• Information provided

════════

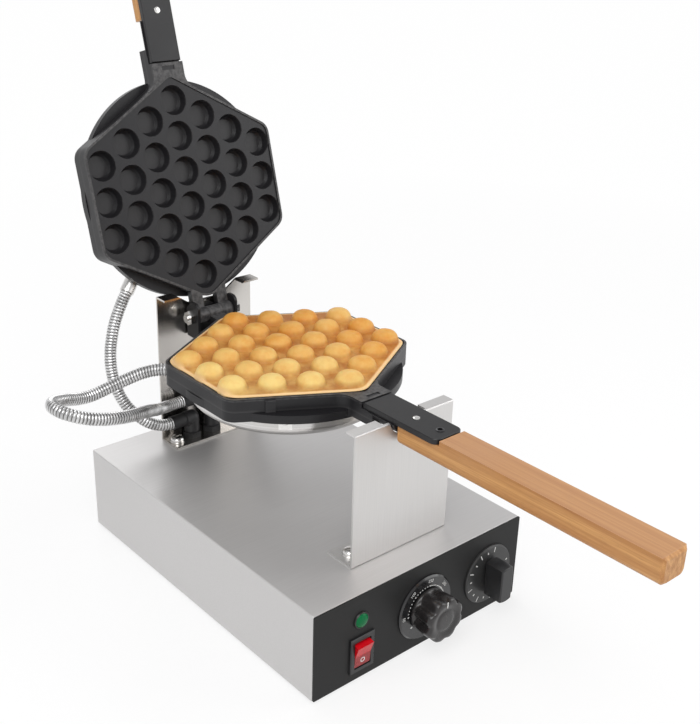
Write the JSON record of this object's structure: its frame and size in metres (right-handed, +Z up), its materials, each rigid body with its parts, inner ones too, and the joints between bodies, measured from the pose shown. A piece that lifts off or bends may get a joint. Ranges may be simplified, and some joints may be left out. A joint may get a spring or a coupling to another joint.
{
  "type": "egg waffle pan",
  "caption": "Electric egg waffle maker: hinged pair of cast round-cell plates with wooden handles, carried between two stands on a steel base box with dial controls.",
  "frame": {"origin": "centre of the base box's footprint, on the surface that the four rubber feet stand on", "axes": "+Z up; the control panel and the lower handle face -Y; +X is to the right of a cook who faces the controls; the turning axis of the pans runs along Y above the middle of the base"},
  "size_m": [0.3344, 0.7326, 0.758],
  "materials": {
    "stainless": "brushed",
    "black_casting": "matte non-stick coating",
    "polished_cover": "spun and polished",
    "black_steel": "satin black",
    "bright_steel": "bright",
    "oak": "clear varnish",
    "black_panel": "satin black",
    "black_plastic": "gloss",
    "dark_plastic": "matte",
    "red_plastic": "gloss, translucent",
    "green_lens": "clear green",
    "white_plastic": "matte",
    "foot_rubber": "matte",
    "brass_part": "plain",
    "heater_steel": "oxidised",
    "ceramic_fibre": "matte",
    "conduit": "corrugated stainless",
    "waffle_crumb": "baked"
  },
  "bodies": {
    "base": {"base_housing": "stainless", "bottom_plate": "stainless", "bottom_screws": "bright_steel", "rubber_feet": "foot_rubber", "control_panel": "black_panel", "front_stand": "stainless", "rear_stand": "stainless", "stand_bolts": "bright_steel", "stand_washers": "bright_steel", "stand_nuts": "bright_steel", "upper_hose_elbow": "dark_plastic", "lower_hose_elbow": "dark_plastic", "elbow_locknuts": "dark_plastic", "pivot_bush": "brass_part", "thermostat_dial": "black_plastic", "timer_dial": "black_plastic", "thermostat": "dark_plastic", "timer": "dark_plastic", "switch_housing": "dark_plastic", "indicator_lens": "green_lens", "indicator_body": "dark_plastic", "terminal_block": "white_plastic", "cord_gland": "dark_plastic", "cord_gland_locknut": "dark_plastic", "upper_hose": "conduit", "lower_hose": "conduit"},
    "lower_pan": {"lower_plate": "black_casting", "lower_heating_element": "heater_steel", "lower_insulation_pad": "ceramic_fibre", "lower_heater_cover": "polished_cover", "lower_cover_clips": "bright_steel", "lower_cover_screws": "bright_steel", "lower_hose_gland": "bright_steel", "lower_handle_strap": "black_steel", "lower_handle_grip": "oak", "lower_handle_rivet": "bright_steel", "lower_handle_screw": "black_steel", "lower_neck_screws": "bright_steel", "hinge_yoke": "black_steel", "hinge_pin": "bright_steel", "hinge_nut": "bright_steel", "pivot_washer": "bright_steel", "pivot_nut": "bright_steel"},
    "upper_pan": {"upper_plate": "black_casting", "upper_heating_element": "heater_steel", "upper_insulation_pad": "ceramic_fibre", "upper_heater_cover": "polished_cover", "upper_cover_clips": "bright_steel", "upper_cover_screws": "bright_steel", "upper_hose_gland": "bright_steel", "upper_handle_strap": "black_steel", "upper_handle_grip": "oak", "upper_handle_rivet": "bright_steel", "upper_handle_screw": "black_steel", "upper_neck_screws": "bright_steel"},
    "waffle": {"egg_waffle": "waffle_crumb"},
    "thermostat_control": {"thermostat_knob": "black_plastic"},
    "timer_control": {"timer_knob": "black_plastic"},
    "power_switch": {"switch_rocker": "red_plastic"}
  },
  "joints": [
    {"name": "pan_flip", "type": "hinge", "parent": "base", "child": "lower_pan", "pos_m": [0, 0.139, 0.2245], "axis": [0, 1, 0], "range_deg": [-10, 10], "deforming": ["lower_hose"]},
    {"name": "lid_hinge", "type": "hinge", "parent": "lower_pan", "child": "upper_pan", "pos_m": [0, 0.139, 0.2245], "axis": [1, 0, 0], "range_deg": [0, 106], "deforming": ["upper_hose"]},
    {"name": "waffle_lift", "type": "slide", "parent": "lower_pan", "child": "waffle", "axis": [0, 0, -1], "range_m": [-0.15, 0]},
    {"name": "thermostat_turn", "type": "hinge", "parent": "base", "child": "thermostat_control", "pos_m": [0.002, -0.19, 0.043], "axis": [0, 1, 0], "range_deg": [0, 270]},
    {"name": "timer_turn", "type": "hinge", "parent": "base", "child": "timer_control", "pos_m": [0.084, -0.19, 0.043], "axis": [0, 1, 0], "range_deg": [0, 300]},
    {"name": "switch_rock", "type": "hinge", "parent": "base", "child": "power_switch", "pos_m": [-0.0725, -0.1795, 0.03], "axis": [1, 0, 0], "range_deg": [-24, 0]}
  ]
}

════════

• Your objective
Print the material once more, exactly.

• The reply
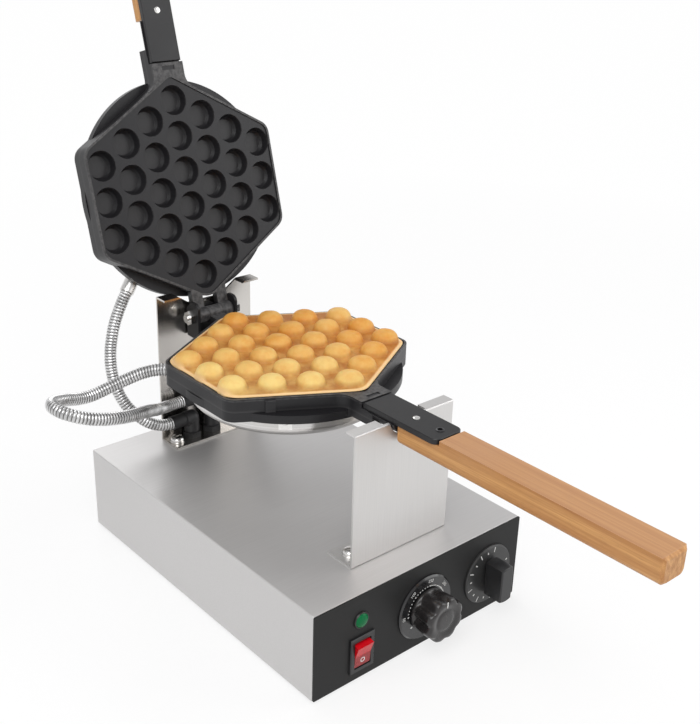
Write the JSON record of this object's structure: its frame and size in metres (right-handed, +Z up), its materials, each rigid body with its parts, inner ones too, and the joints between bodies, measured from the pose shown. A piece that lifts off or bends may get a joint. Ranges may be simplified, and some joints may be left out. A joint may get a spring or a coupling to another joint.
{
  "type": "egg waffle pan",
  "caption": "Electric egg waffle maker: hinged pair of cast round-cell plates with wooden handles, carried between two stands on a steel base box with dial controls.",
  "frame": {"origin": "centre of the base box's footprint, on the surface that the four rubber feet stand on", "axes": "+Z up; the control panel and the lower handle face -Y; +X is to the right of a cook who faces the controls; the turning axis of the pans runs along Y above the middle of the base"},
  "size_m": [0.3344, 0.7326, 0.758],
  "materials": {
    "stainless": "brushed",
    "black_casting": "matte non-stick coating",
    "polished_cover": "spun and polished",
    "black_steel": "satin black",
    "bright_steel": "bright",
    "oak": "clear varnish",
    "black_panel": "satin black",
    "black_plastic": "gloss",
    "dark_plastic": "matte",
    "red_plastic": "gloss, translucent",
    "green_lens": "clear green",
    "white_plastic": "matte",
    "foot_rubber": "matte",
    "brass_part": "plain",
    "heater_steel": "oxidised",
    "ceramic_fibre": "matte",
    "conduit": "corrugated stainless",
    "waffle_crumb": "baked"
  },
  "bodies": {
    "base": {"base_housing": "stainless", "bottom_plate": "stainless", "bottom_screws": "bright_steel", "rubber_feet": "foot_rubber", "control_panel": "black_panel", "front_stand": "stainless", "rear_stand": "stainless", "stand_bolts": "bright_steel", "stand_washers": "bright_steel", "stand_nuts": "bright_steel", "upper_hose_elbow": "dark_plastic", "lower_hose_elbow": "dark_plastic", "elbow_locknuts": "dark_plastic", "pivot_bush": "brass_part", "thermostat_dial": "black_plastic", "timer_dial": "black_plastic", "thermostat": "dark_plastic", "timer": "dark_plastic", "switch_housing": "dark_plastic", "indicator_lens": "green_lens", "indicator_body": "dark_plastic", "terminal_block": "white_plastic", "cord_gland": "dark_plastic", "cord_gland_locknut": "dark_plastic", "upper_hose": "conduit", "lower_hose": "conduit"},
    "lower_pan": {"lower_plate": "black_casting", "lower_heating_element": "heater_steel", "lower_insulation_pad": "ceramic_fibre", "lower_heater_cover": "polished_cover", "lower_cover_clips": "bright_steel", "lower_cover_screws": "bright_steel", "lower_hose_gland": "bright_steel", "lower_handle_strap": "black_steel", "lower_handle_grip": "oak", "lower_handle_rivet": "bright_steel", "lower_handle_screw": "black_steel", "lower_neck_screws": "bright_steel", "hinge_yoke": "black_steel", "hinge_pin": "bright_steel", "hinge_nut": "bright_steel", "pivot_washer": "bright_steel", "pivot_nut": "bright_steel"},
    "upper_pan": {"upper_plate": "black_casting", "upper_heating_element": "heater_steel", "upper_insulation_pad": "ceramic_fibre", "upper_heater_cover": "polished_cover", "upper_cover_clips": "bright_steel", "upper_cover_screws": "bright_steel", "upper_hose_gland": "bright_steel", "upper_handle_strap": "black_steel", "upper_handle_grip": "oak", "upper_handle_rivet": "bright_steel", "upper_handle_screw": "black_steel", "upper_neck_screws": "bright_steel"},
    "waffle": {"egg_waffle": "waffle_crumb"},
    "thermostat_control": {"thermostat_knob": "black_plastic"},
    "timer_control": {"timer_knob": "black_plastic"},
    "power_switch": {"switch_rocker": "red_plastic"}
  },
  "joints": [
    {"name": "pan_flip", "type": "hinge", "parent": "base", "child": "lower_pan", "pos_m": [0, 0.139, 0.2245], "axis": [0, 1, 0], "range_deg": [-10, 10], "deforming": ["lower_hose"]},
    {"name": "lid_hinge", "type": "hinge", "parent": "lower_pan", "child": "upper_pan", "pos_m": [0, 0.139, 0.2245], "axis": [1, 0, 0], "range_deg": [0, 106], "deforming": ["upper_hose"]},
    {"name": "waffle_lift", "type": "slide", "parent": "lower_pan", "child": "waffle", "axis": [0, 0, -1], "range_m": [-0.15, 0]},
    {"name": "thermostat_turn", "type": "hinge", "parent": "base", "child": "thermostat_control", "pos_m": [0.002, -0.19, 0.043], "axis": [0, 1, 0], "range_deg": [0, 270]},
    {"name": "timer_turn", "type": "hinge", "parent": "base", "child": "timer_control", "pos_m": [0.084, -0.19, 0.043], "axis": [0, 1, 0], "range_deg": [0, 300]},
    {"name": "switch_rock", "type": "hinge", "parent": "base", "child": "power_switch", "pos_m": [-0.0725, -0.1795, 0.03], "axis": [1, 0, 0], "range_deg": [-24, 0]}
  ]
}